In early 2017, a media observer wrote of the professor's case that it was "the most egregious, blatant, obvious and weird attempt to discredit and silence a human being that I have ever witnessed." It was about this time that the professor, who was working to improve student mental health care at his school, received from a local psychiatrist information that led him to conclude that the policies used against him, and intended to destroy his standing at the university, were almost certainly used against the student population as well, and were possibly widespread there. Because this faculty member was at the time cut off from students and forbidden by terms of bond from contacting them, he spent the last half of 2017 helping prepare a lawsuit that would signal the students on campus of his discovery. The main claim of the lawsuit he filed in late December 2017 drew from Title VII of the Civil Rights Act of 1964, which prohibits retaliation against individuals who oppose discrimination against protected groups. In the fall of 2015, the professor had started the nation's first faculty-led student mental health initiative at a university, and he was forced off campus without warning or notice the next month. The lawsuit suggested that his removal from campus, and the actions taken against him in the two years that followed, which included five false criminal arrests, represented an effort by the College to stop him from speaking out on behalf of student mental health care at his school. Local papers reported the filing of the lawsuit in early January 2018. The next month, the university's student newspaper published a four-part, eight-article, 8800-word essay that considered the professor's 2015 mental health initiative, his five arrests and 77 days in jail, the employment policies of the College that led to his termination, and the mental health climate on campus.
These events took place at the College of William & Mary in Williamsburg, VA. Additional documentation describes the workings of an arbitrary administrative power that operated unpredictably and without check at this professor's university from about 2008 to 2018. This power, coordinated with corruption in the county criminal justice system, targeted dozens of students, staff, and faculty at the College. It destroyed many lives and careers, functioning in a way that kept hidden its operators, discrediting those who were targeted, and intimidating those who knew they could be next. By suppressing free speech, denying due process, and issuing no-trespass orders backed by the threat of arrest, the arbitrary administrative power used against individuals in the W&M community was able to remain invisible. It was the publication of the professor's case, followed by student newspaper stories, supplemented with further research by the faculty member, that revealed both the many types of campus abuse cases (in narratives of expulsion, suspension, dismissal, and arrest) and their common structure and logic.
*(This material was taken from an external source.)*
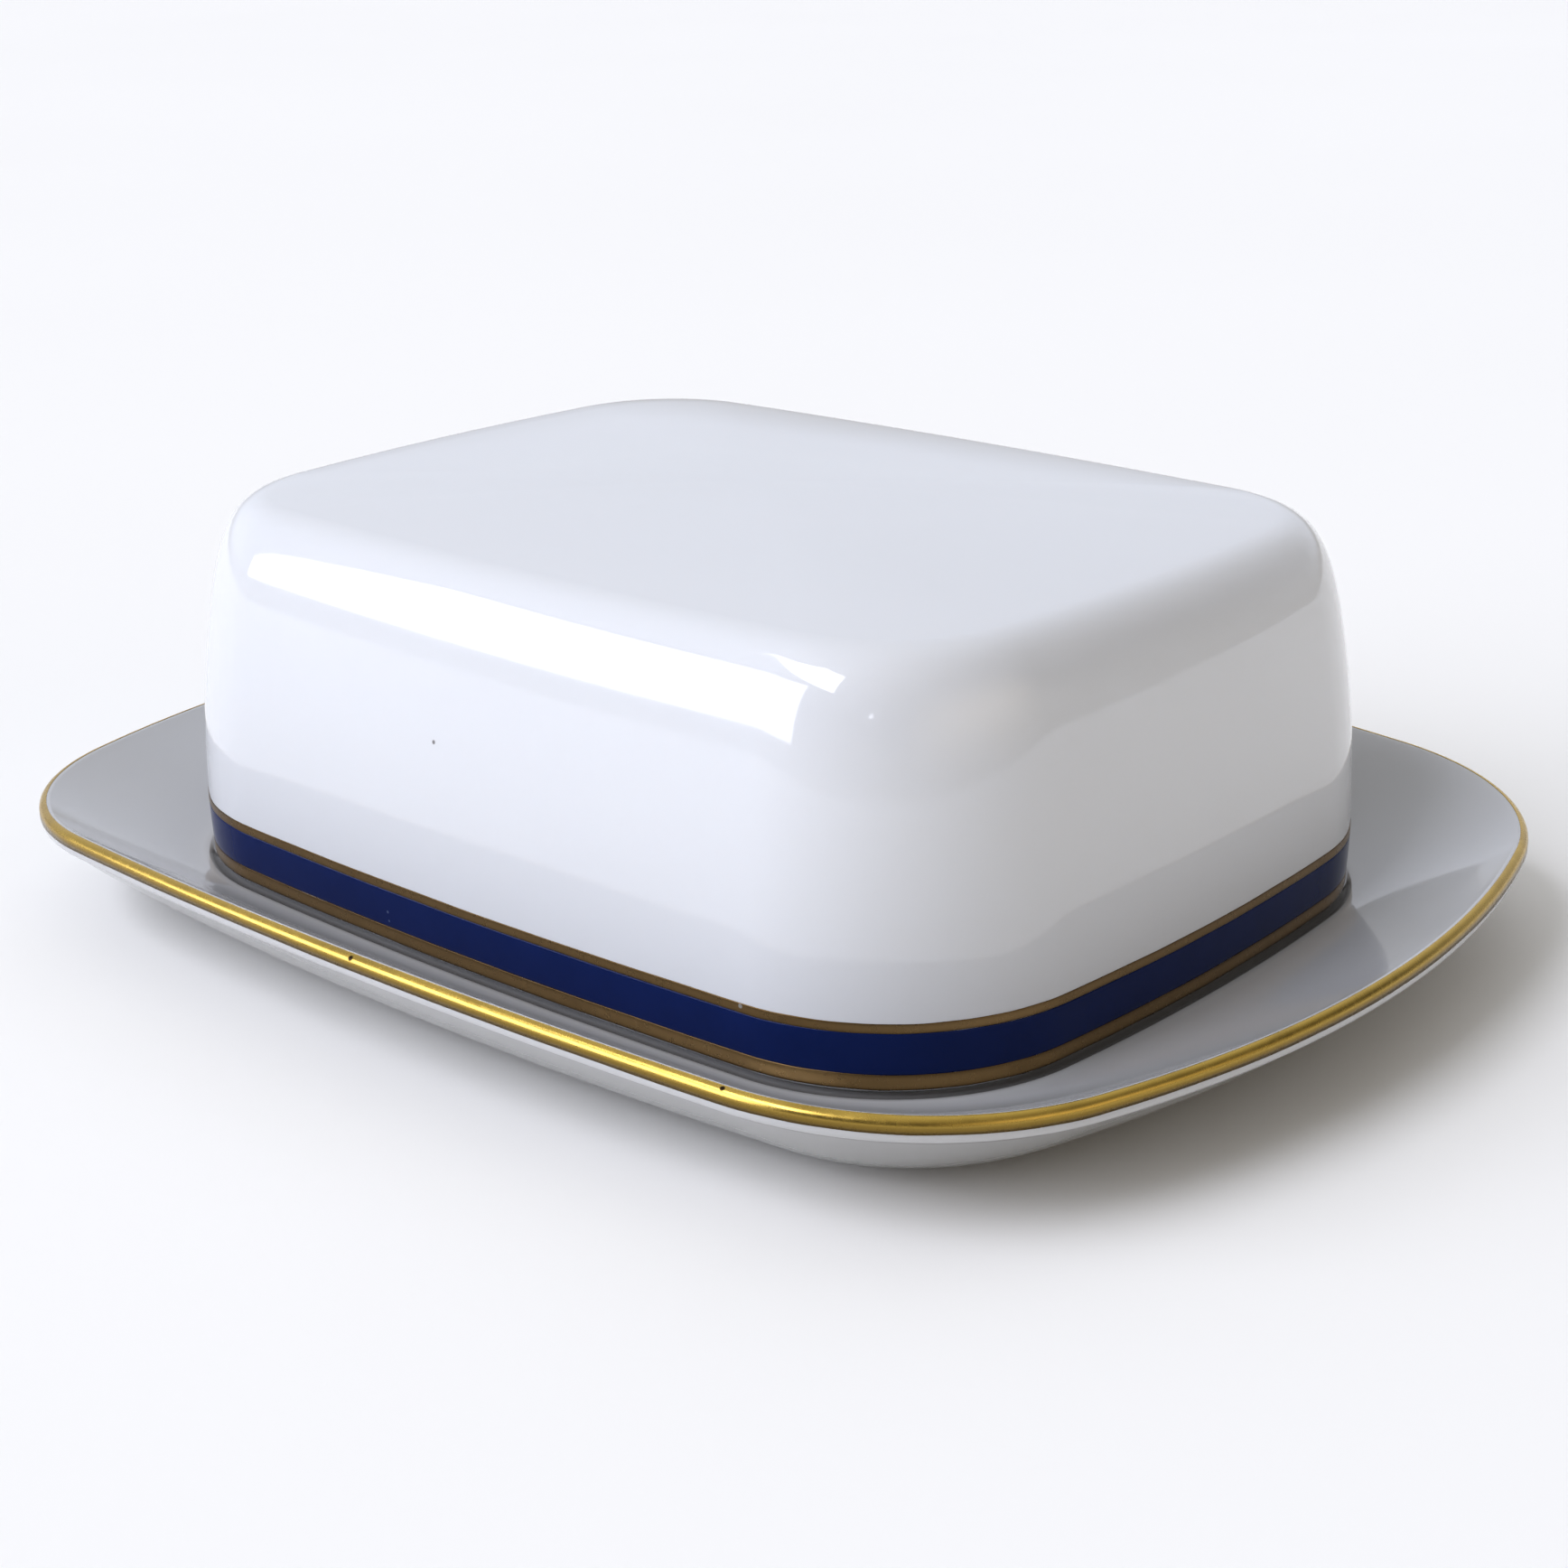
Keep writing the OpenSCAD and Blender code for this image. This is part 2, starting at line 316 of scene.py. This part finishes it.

In almost all cases, university policies advanced false and defamatory claims about innocent individuals with the aim of ostracizing them: the point was to permanently remove the targeted individuals from the university community by inventing false and destructive charges or accusations against them and banning them from campus, thus denying them any opportunity to speak in their own defense or seek help from anyone at the university. The accusations were designed to destroy the victims' reputations or undermine their standing in a way that would make inconceivable any plans they might wish to make to return to William & Mary. Bans on contact with people at the university, coupled with a no-trespass order applied to the campus, each enforced by the threat of arrest, eliminated the possibility of due process or redress through university procedures. The College's overwhelming institutional power in both local and federal courts in Virginia, which no other university in the United States can rival, owing to William & Mary's unique charter and history, makes the school invulnerable to legal challenge. Because the policies of ostracism were destructive of social reputation generally, not just at the school, they burdened victims with ruinous personal narratives that could only limit their life chances well into the future, regardless of where they went.
The narrative structure typically used to understand cases of administrative abuse at American universities, which is focused on violations of the law and the deprivation of rights, can of course be used in the William & Mary cases. Both the demand letter and the lawsuit from the faculty member posted below advance just a story. However, in the William & Mary cases, the destructive actions of the school were utterly irrational--they advanced no goal of the university and served no purpose of any individual or unit within it. To understand these stories thus requires that one assume a university actor with a purely destructive goal, taking action without regard for the interests of the university. To write such an account, one must search for coherence in such things as the logic of ostracism that gives the university's policies their meaning, or the effects these policies have on the victim, which will usually be best understood not in conventional terms (e.g., monetary loss or injury), but as involving something akin to identity change (e.g., being marginalized by criminalization through false arrest). One might also usefully focus on the actions and statements the school advances to keep from being understood as pursuing just such policies, trying instead to keep everyone focused on a conventional legal narrative alleging misconduct by the victim.
In addition to being irrational, most ostracism policies are also savage, sometimes incomprehensibly so, intended to impose maximum psychological suffering on the individual. Historical research indicates that these policies have antecedents in Tidewater Virginia dating back as far as the period of martial law in Jamestown from 1610-1618. Seventeenth-century Tidewater history, it turns out, both accounts for the bizarre character of W&M's policies of ostracism and explains why no other American university could possibly have to deal with them. The discovery of an ancient logic of arbitrary administrative power with deep roots in Virginia history has permitted university officials to put an end to its operation at William & Mary.